Sedangkan menurut ulama Syafi’iyah dan Hanabilah mengatakan bahwa memegang Farji’ manusia baik milik dirinya sendiri atau milik orang lain, dewasa atau masih kecil, baik hidup maupun sudah mati, mengqiyaskan pantat dengan dzakar merupakan Qoul Jadid Imam Syafi’i. Hal tersebut membatalkan wudhu apabila menyentuh dengan bagian dalam telapak tangan dan tidak batal apabila menyentuh dengan bagian luarnya.( Wahbah al-Zuhaili, 432/1)

Ada sedikit perbedaan pada ulama Syafi’iah dan Hanabilah yakni menurut ulama mazhab Hanbali walaupun seseorang memegang kemaluannya dengan bagian luar dari telapak tangan maka tetap batal wudhunya hal itu tentu berbeda dengan ulama Syafi’iyah dan Malikiyah yang berpendapat kalau memegang kemaluan dengan bagian luar telapak tangan tidak membatalkan wudhu.

Kesimpulan

Dari berbagai perbedaan pendapat ulama madzhab kita sebenarnya punya hak untuk memlilih mana pendapat yang cocok untuk kita aplikasikan karena sejatinya setiap pendapat punya hujjahnya sendiri yang berlandaskan dalil hadis Nabi Muhammad sallallahu alaihi wasallam.
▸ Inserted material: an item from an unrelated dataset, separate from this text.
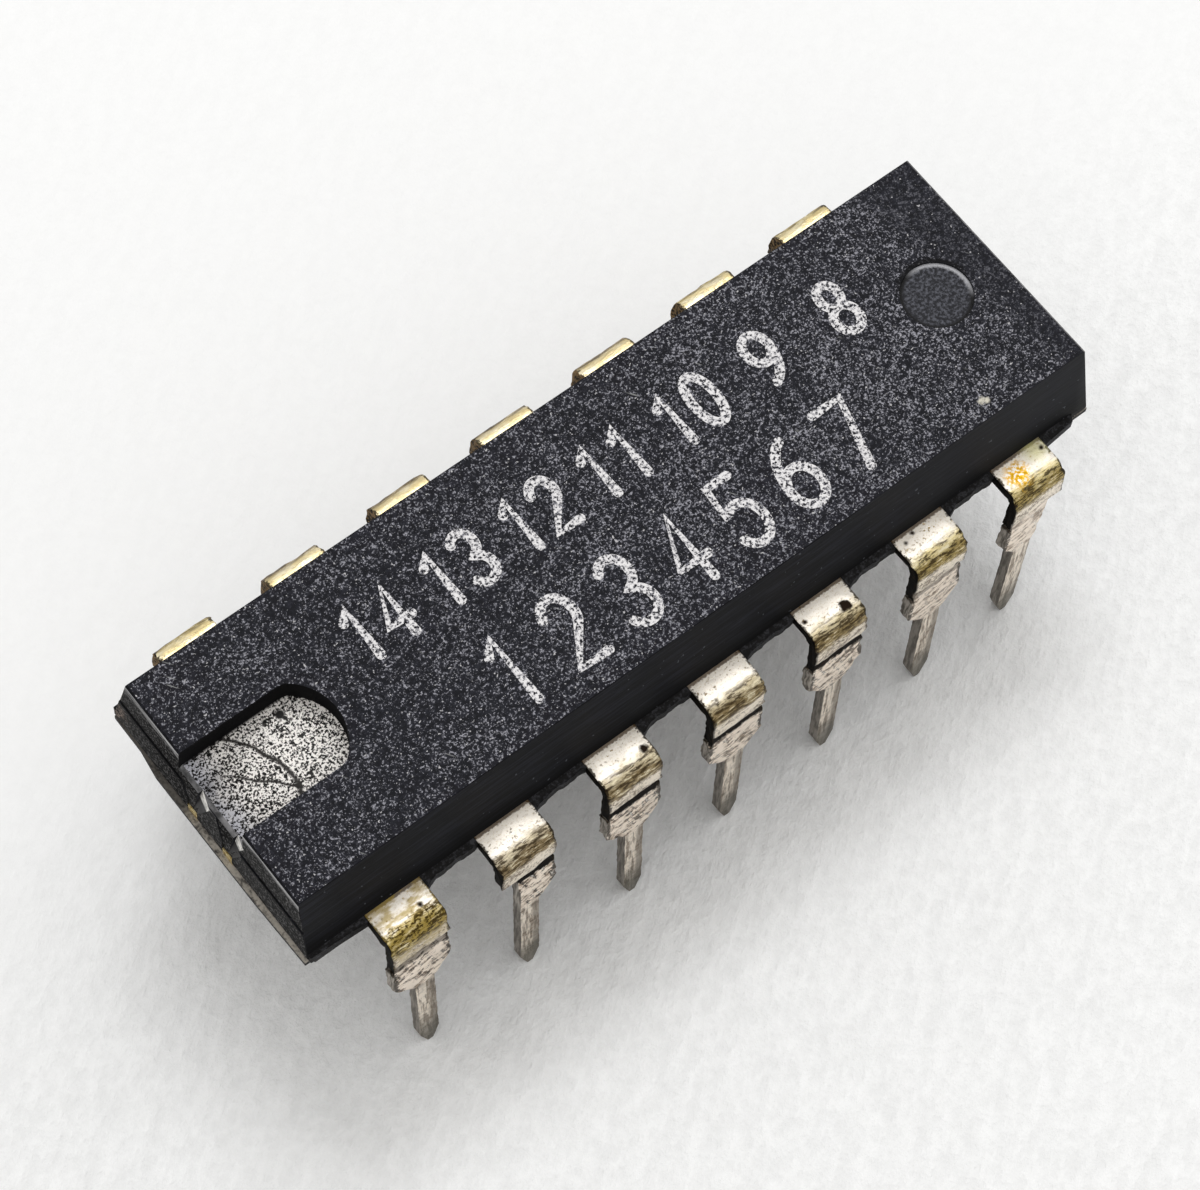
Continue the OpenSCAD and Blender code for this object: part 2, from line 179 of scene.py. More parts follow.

Namun, yang harus di garis bawahi adalah para ulama tetap berkomentar bahwasannya pendapat dari Jumhur Ulama (Syafi’iyah, Malikiyah, Hanabilah) yang lebih kuat daripada pendapat kalangan Hanafiyah karena hadis dari Thalq banyak dianggap lemah atau Mansukh oleh banyak ulama. (Wahbah al-Zuhaili, 433/1).

Baca Juga: Bersentuhan Kulit Suami Istri, Membatalkan Wudhu?


[1] HR Abu Dawud No 181

[2] HR Abu Dawud No 182.

[3] Abdul Aziz Al-Rajhi, Sharh Sunan Abi Dawud Al-Rajhi, 3/12.

[4] Abdul Muhsin Al-Abbad, Sharh Sunan Abi Dawud lil-Abbad, 30/14

[5] Wahbah al-Zuhaili, al-Fiqh al-Islami wa Adillatih li al-Zuhaili, 431/1.

[6] Abu al-Walid Muhammad bin Ahmad bin Rushd al-Qurtubi, Al-Muqaddimat al-Mumahhidat, Dar al-Gharb al-Islami, 1988, 100/1.